#### EXERCISE BRIEF
List each line of the data that holds the string "part", please.

= = =

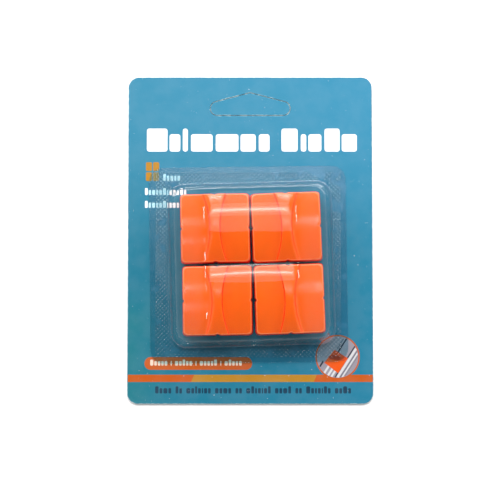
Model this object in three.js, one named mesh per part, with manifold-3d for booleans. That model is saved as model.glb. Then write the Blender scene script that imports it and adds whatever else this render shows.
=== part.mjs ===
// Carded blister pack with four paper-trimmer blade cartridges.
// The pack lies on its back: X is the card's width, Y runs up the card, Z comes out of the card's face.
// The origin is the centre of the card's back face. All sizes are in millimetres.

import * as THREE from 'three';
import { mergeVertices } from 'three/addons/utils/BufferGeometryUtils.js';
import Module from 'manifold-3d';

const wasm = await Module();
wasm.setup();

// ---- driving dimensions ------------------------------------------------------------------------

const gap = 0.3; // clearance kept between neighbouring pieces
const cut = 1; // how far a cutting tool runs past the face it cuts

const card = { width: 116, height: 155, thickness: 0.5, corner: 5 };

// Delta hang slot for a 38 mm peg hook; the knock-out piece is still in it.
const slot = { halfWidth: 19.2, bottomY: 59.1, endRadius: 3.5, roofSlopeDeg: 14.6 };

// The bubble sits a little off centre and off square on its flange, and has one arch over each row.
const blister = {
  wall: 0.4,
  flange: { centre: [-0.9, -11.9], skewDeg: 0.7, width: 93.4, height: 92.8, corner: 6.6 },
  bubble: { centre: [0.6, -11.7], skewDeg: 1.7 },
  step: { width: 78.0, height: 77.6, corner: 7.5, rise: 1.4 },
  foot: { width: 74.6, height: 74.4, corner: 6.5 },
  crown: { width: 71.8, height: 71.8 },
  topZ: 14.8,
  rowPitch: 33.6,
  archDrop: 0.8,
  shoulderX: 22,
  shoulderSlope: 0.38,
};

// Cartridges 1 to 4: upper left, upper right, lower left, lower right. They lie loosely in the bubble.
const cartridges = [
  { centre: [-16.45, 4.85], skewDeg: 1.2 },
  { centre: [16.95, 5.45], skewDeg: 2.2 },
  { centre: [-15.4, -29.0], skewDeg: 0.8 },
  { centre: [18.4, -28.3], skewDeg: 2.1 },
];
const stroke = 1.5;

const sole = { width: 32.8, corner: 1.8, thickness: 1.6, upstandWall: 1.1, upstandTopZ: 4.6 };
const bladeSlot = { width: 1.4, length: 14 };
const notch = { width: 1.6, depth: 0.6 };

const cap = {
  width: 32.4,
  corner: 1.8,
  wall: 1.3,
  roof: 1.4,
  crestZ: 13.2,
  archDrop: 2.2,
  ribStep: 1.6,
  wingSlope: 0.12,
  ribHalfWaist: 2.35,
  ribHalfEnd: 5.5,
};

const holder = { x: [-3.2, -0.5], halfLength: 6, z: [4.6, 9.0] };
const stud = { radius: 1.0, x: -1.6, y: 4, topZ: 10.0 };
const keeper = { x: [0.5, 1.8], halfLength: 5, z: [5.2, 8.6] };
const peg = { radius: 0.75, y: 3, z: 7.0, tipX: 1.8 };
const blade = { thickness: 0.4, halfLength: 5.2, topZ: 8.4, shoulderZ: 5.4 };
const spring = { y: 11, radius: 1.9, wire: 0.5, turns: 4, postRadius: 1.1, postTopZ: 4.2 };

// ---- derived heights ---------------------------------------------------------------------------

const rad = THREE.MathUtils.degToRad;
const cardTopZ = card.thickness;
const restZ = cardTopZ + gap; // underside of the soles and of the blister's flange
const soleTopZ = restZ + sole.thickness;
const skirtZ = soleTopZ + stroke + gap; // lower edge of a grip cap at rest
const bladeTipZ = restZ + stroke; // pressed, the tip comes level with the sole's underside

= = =

#### WRITTEN REPLY
Model this object in three.js, one named mesh per part, with manifold-3d for booleans. That model is saved as model.glb. Then write the Blender scene script that imports it and adds whatever else this render shows.
=== part.mjs ===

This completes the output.